The stress is over on moving to a new city, you're used to the university life now. The only difference is more work, more relaxed atmosphere, and more independence.
Second year means the workload increases so you tend to spend more time in the library, and less time going out and seeing friends. Create a strategy which ables you to balance out these two. For example, work in the library after lectures Monday to Friday for a few hours and then save the weekend for relaxing and hanging out with friends.
I'm not going to lie, I got to that point, a few times actually, where everything was a mess and my stress levels reached the roof. It happens unfortunately but staying organised can relieve this stress. There is nothing more satisfying than completing all your assignments a few days before the deadline.
Go for a walk, watch some TV, listen to some music. Take some time away from the work zone to get a change of scenery. It's not good for your health to stay sat down and focused on work without a break now and then.
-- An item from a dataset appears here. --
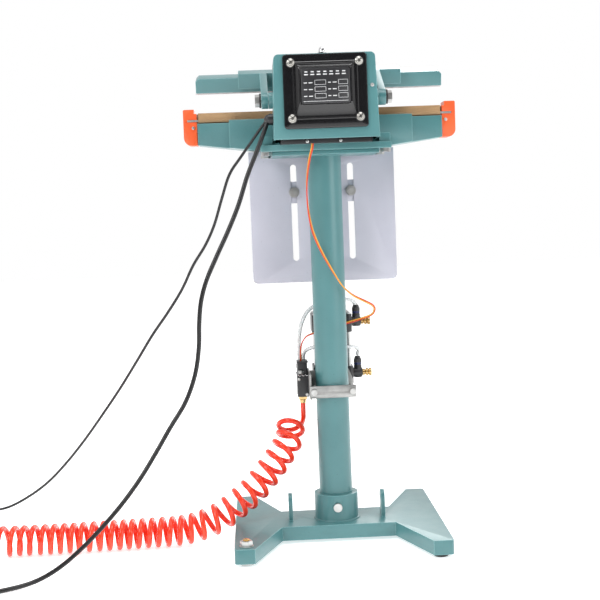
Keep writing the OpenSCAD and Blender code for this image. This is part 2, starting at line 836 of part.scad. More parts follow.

Create a schedule of all your deadlines. This is what I did. Either buy a planner just to make note of your deadlines or just draw out a table to write your deadlines on for each month. Order them well, with your closest deadline first.
My university/course is incredibly well connected with work/internship/volunteering opportunities and post regular emails stating what they are, how to apply and who is well suited for them. Your ideal placement/job may pop up at some point so make sure you stay alert with your emails.
This is actually against what I say because I get too much work to have time for a job and also my course has 19 hours of lectures a week which gives me little time for socialising. But if you want some income for this year or final year, I suggest you get a job in second year. Having a job in final year will add to the amount of work you will already have and will most likely increase you stress levels. It won't hurt to have a Saturday job if it means doing a few hours of work for good money, but if you want a job, second year is the perfect time to get one.
TIP: Remember bills, bills, and more bills. When booking accommodation for second or third year, be sure to ask whether the cost per week includes ALL bills. A lot of agencies can catch you out with this and the rent ends up being £5/£10 more than you expected to pay. That doesn't sound a lot but once you add up the grand total of the whole year, you definitely will regret not asking in the first place.